(Task to complete): Return all the data, word for word.

(Dataset section):
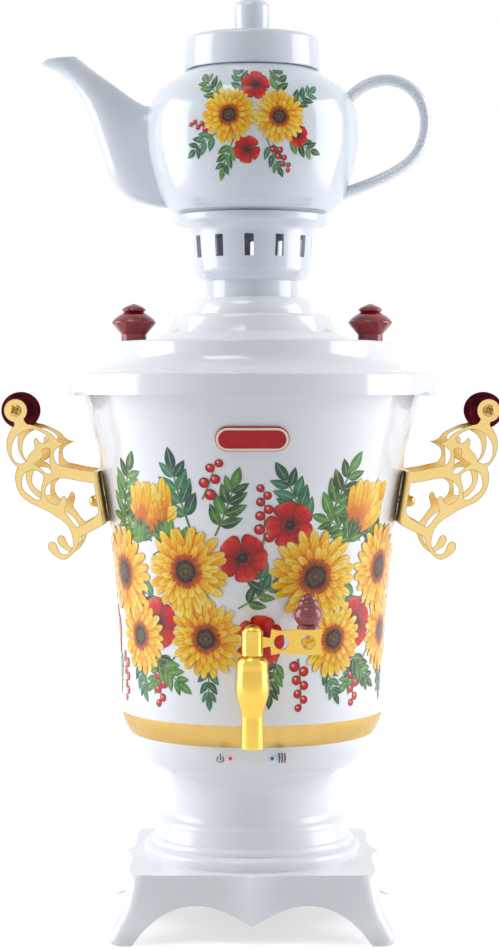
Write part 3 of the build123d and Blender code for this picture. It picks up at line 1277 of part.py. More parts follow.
def teapot_lid():
    """Flat-topped lid whose skirt hangs over the shoulder, with a tall knob and a ring inside the pot's mouth."""
    low = PIECE_Z["pot_lid"]
    top = low + POT_LID_HEIGHT
    edge = shoulder_level(POT_LID_R) + POT_LID_CLEAR
    knob_r, knob_h = POT_KNOB_R, POT_KNOB_HEIGHT
    outer = [
        [(POT_LID_R - 0.8, edge), (POT_LID_R - 0.2, edge + 0.2), (POT_LID_R, edge + 0.8)],
        [(POT_LID_R, edge + 0.8), (POT_LID_R - 0.1, low + 5.0), (POT_LID_R - 0.5, top - 3.6)],
        [(POT_LID_R - 0.5, top - 3.6), (POT_LID_R - 1.3, top - 1.3), (POT_LID_R - 3.7, top - 0.3)],
        [(POT_LID_R - 3.7, top - 0.3), (0.6 * POT_LID_R, top), (0.886 * knob_r, top)],
        [(0.886 * knob_r, top), (0.945 * knob_r, top + 0.25 * knob_h), (knob_r, top + 0.58 * knob_h),
         (0.985 * knob_r, top + 0.77 * knob_h)],
        [(0.985 * knob_r, top + 0.77 * knob_h), (0.86 * knob_r, top + 0.89 * knob_h),
         (0.52 * knob_r, top + 0.973 * knob_h), (0, top + knob_h)],
    ]
    plug_r = POT_MOUTH_R - POT_WALL - LID_GAP
    under = top - 4.6
    inner = path_of((0, under), (plug_r - 3.0, under), (plug_r - 3.0, low - POT_PLUG_DEPTH),
                    (plug_r, low - POT_PLUG_DEPTH), (plug_r, low), (POT_MOUTH_R + 1.4, low),
                    (POT_LID_R - 0.8, edge))
    return turned(closed(outer, inner))


# ================================================================ badge
def badge_plate():
    """Blank pill-shaped plate on the front of the tank."""
    low, high = BADGE_Z - BADGE_SIZE[1], BADGE_Z + BADGE_SIZE[1]
    plane = Plane(origin=(0, -TANK_RIM_R - 9, BADGE_Z), x_dir=(1, 0, 0), z_dir=(0, 1, 0))
    block = extrude(plane * SlotOverall(*BADGE_SIZE), TANK_RIM_R)
    skin = turned(closed(tank_strokes(low, high, 3, FIT_GAP + BADGE_THICK),
                         reverse(tank_strokes(low, high, 3, FIT_GAP))))
    return block & skin


# ================================================================ output
def solids_of(piece):
    """All solids of a piece, a group or a list of pieces."""
    if isinstance(piece, (list, tuple)):
        return [solid for part in piece for solid in part.solids()]
    return list(piece.solids())


def write(name, piece):
    """Writes one node's STEP file."""
    export_step(Compound(children=solids_of(piece)), f"parts/{name}.step")


def main():
    os.makedirs("parts", exist_ok=True)
    frame, grip, screws = handle_frame(), handle_grip(), grip_screws()
    bolt, nut = handle_bolt(), acorn_nut()
    knob = lid_knob()
    pieces = {
        "base_foot": base_foot(),
        "foot_pads": foot_pads(),
        "bottom_cover": bottom_cover(),
        "bottom_cover_screws": cover_screws(),
        "base_housing": base_housing(),
        "power_inlet": power_inlet(),
        "power_inlet_pins": inlet_pins(),
        "indicator_board": indicator_board(),
        "trim_band": trim_band(),
        "tank_shell": tank_shell(),
        "tank_floor": tank_floor(),
        "heating_element": heating_element(),
        "heater_nuts": heater_nuts(),
        "thermostat": thermostat(),
        "thermal_fuse": thermal_fuse(),
        "tie_bolt": tie_bolt(),
        "tie_nut": tie_nut(),
        "tap_body": tap_body(),
        "tap_bonnet": tap_bonnet(),
        "tap_plug": tap_plug(),
        "tap_lever": tap_lever(),
        "tap_cap": tap_cap(),
        "tap_knob": tap_knob(),
        "tap_gasket": tap_gasket(),
        "tap_nut": tap_nut(),
        "handle_frame_left": frame,
        "handle_frame_right": mirrored(frame),
        "handle_grip_left": grip,
        "handle_grip_right": mirrored(grip),
        "handle_grip_screws": screws + [mirrored(screw) for screw in screws],
        "handle_bolts": [bolt, mirrored(bolt)],
        "handle_acorn_nuts": [nut, mirrored(nut)],
        "badge_plate": badge_plate(),
        "samovar_lid": samovar_lid(),
        "lid_knob_left": knob,
        "lid_knob_right": mirrored(knob),
        "lid_knob_screws": lid_knob_screws(),
        "teapot_stand": teapot_stand(),
        "teapot_body": teapot_body(),
        "teapot_lid": teapot_lid(),
    }
    for name, x in LAMP_X.items():
        pieces[name] = lamp(x)
    for name, piece in pieces.items():
        write(name, piece)


main()
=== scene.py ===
"""Looks of an electric samovar with its teapot: enamel, glaze, gilding, a flower print, lamp signs, studio.

Everything is in metres in the CAD frame: +Z is up, the tap faces -Y, the origin is on the ground.
Flat drawings are in millimetres across and up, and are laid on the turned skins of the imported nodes.
"""

import math
import random

import bmesh
import bpy
import numpy as np
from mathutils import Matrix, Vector
from mathutils.bvhtree import BVHTree


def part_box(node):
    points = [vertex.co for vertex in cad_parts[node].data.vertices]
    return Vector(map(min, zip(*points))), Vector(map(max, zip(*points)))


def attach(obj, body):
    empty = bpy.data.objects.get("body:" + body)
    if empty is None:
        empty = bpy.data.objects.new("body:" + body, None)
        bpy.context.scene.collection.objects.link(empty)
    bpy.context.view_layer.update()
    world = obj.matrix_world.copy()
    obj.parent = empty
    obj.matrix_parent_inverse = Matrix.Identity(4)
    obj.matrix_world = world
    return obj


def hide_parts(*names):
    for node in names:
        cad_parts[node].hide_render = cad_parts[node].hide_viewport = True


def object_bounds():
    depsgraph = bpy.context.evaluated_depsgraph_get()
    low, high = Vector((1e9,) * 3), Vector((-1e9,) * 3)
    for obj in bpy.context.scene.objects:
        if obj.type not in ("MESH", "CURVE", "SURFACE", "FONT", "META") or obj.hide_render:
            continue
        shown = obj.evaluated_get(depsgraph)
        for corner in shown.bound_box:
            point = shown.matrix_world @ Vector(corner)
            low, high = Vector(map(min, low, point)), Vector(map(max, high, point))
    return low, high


MM = 0.001

# -------- camera
CAMERA_PLACE = (-0.0015, -1.276, 0.300)
CAMERA_DIP = 1.94       # degrees below level
LENS = 83.46
SENSOR = 36.0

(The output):
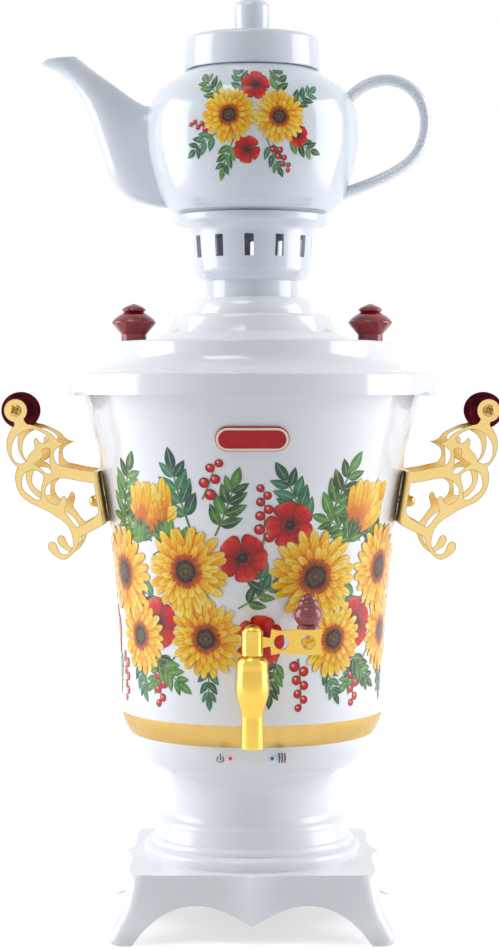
Write part 3 of the build123d and Blender code for this picture. It picks up at line 1277 of part.py. More parts follow.
def teapot_lid():
    """Flat-topped lid whose skirt hangs over the shoulder, with a tall knob and a ring inside the pot's mouth."""
    low = PIECE_Z["pot_lid"]
    top = low + POT_LID_HEIGHT
    edge = shoulder_level(POT_LID_R) + POT_LID_CLEAR
    knob_r, knob_h = POT_KNOB_R, POT_KNOB_HEIGHT
    outer = [
        [(POT_LID_R - 0.8, edge), (POT_LID_R - 0.2, edge + 0.2), (POT_LID_R, edge + 0.8)],
        [(POT_LID_R, edge + 0.8), (POT_LID_R - 0.1, low + 5.0), (POT_LID_R - 0.5, top - 3.6)],
        [(POT_LID_R - 0.5, top - 3.6), (POT_LID_R - 1.3, top - 1.3), (POT_LID_R - 3.7, top - 0.3)],
        [(POT_LID_R - 3.7, top - 0.3), (0.6 * POT_LID_R, top), (0.886 * knob_r, top)],
        [(0.886 * knob_r, top), (0.945 * knob_r, top + 0.25 * knob_h), (knob_r, top + 0.58 * knob_h),
         (0.985 * knob_r, top + 0.77 * knob_h)],
        [(0.985 * knob_r, top + 0.77 * knob_h), (0.86 * knob_r, top + 0.89 * knob_h),
         (0.52 * knob_r, top + 0.973 * knob_h), (0, top + knob_h)],
    ]
    plug_r = POT_MOUTH_R - POT_WALL - LID_GAP
    under = top - 4.6
    inner = path_of((0, under), (plug_r - 3.0, under), (plug_r - 3.0, low - POT_PLUG_DEPTH),
                    (plug_r, low - POT_PLUG_DEPTH), (plug_r, low), (POT_MOUTH_R + 1.4, low),
                    (POT_LID_R - 0.8, edge))
    return turned(closed(outer, inner))


# ================================================================ badge
def badge_plate():
    """Blank pill-shaped plate on the front of the tank."""
    low, high = BADGE_Z - BADGE_SIZE[1], BADGE_Z + BADGE_SIZE[1]
    plane = Plane(origin=(0, -TANK_RIM_R - 9, BADGE_Z), x_dir=(1, 0, 0), z_dir=(0, 1, 0))
    block = extrude(plane * SlotOverall(*BADGE_SIZE), TANK_RIM_R)
    skin = turned(closed(tank_strokes(low, high, 3, FIT_GAP + BADGE_THICK),
                         reverse(tank_strokes(low, high, 3, FIT_GAP))))
    return block & skin


# ================================================================ output
def solids_of(piece):
    """All solids of a piece, a group or a list of pieces."""
    if isinstance(piece, (list, tuple)):
        return [solid for part in piece for solid in part.solids()]
    return list(piece.solids())


def write(name, piece):
    """Writes one node's STEP file."""
    export_step(Compound(children=solids_of(piece)), f"parts/{name}.step")


def main():
    os.makedirs("parts", exist_ok=True)
    frame, grip, screws = handle_frame(), handle_grip(), grip_screws()
    bolt, nut = handle_bolt(), acorn_nut()
    knob = lid_knob()
    pieces = {
        "base_foot": base_foot(),
        "foot_pads": foot_pads(),
        "bottom_cover": bottom_cover(),
        "bottom_cover_screws": cover_screws(),
        "base_housing": base_housing(),
        "power_inlet": power_inlet(),
        "power_inlet_pins": inlet_pins(),
        "indicator_board": indicator_board(),
        "trim_band": trim_band(),
        "tank_shell": tank_shell(),
        "tank_floor": tank_floor(),
        "heating_element": heating_element(),
        "heater_nuts": heater_nuts(),
        "thermostat": thermostat(),
        "thermal_fuse": thermal_fuse(),
        "tie_bolt": tie_bolt(),
        "tie_nut": tie_nut(),
        "tap_body": tap_body(),
        "tap_bonnet": tap_bonnet(),
        "tap_plug": tap_plug(),
        "tap_lever": tap_lever(),
        "tap_cap": tap_cap(),
        "tap_knob": tap_knob(),
        "tap_gasket": tap_gasket(),
        "tap_nut": tap_nut(),
        "handle_frame_left": frame,
        "handle_frame_right": mirrored(frame),
        "handle_grip_left": grip,
        "handle_grip_right": mirrored(grip),
        "handle_grip_screws": screws + [mirrored(screw) for screw in screws],
        "handle_bolts": [bolt, mirrored(bolt)],
        "handle_acorn_nuts": [nut, mirrored(nut)],
        "badge_plate": badge_plate(),
        "samovar_lid": samovar_lid(),
        "lid_knob_left": knob,
        "lid_knob_right": mirrored(knob),
        "lid_knob_screws": lid_knob_screws(),
        "teapot_stand": teapot_stand(),
        "teapot_body": teapot_body(),
        "teapot_lid": teapot_lid(),
    }
    for name, x in LAMP_X.items():
        pieces[name] = lamp(x)
    for name, piece in pieces.items():
        write(name, piece)


main()
=== scene.py ===
"""Looks of an electric samovar with its teapot: enamel, glaze, gilding, a flower print, lamp signs, studio.

Everything is in metres in the CAD frame: +Z is up, the tap faces -Y, the origin is on the ground.
Flat drawings are in millimetres across and up, and are laid on the turned skins of the imported nodes.
"""

import math
import random

import bmesh
import bpy
import numpy as np
from mathutils import Matrix, Vector
from mathutils.bvhtree import BVHTree


def part_box(node):
    points = [vertex.co for vertex in cad_parts[node].data.vertices]
    return Vector(map(min, zip(*points))), Vector(map(max, zip(*points)))


def attach(obj, body):
    empty = bpy.data.objects.get("body:" + body)
    if empty is None:
        empty = bpy.data.objects.new("body:" + body, None)
        bpy.context.scene.collection.objects.link(empty)
    bpy.context.view_layer.update()
    world = obj.matrix_world.copy()
    obj.parent = empty
    obj.matrix_parent_inverse = Matrix.Identity(4)
    obj.matrix_world = world
    return obj


def hide_parts(*names):
    for node in names:
        cad_parts[node].hide_render = cad_parts[node].hide_viewport = True


def object_bounds():
    depsgraph = bpy.context.evaluated_depsgraph_get()
    low, high = Vector((1e9,) * 3), Vector((-1e9,) * 3)
    for obj in bpy.context.scene.objects:
        if obj.type not in ("MESH", "CURVE", "SURFACE", "FONT", "META") or obj.hide_render:
            continue
        shown = obj.evaluated_get(depsgraph)
        for corner in shown.bound_box:
            point = shown.matrix_world @ Vector(corner)
            low, high = Vector(map(min, low, point)), Vector(map(max, high, point))
    return low, high


MM = 0.001

# -------- camera
CAMERA_PLACE = (-0.0015, -1.276, 0.300)
CAMERA_DIP = 1.94       # degrees below level
LENS = 83.46
SENSOR = 36.0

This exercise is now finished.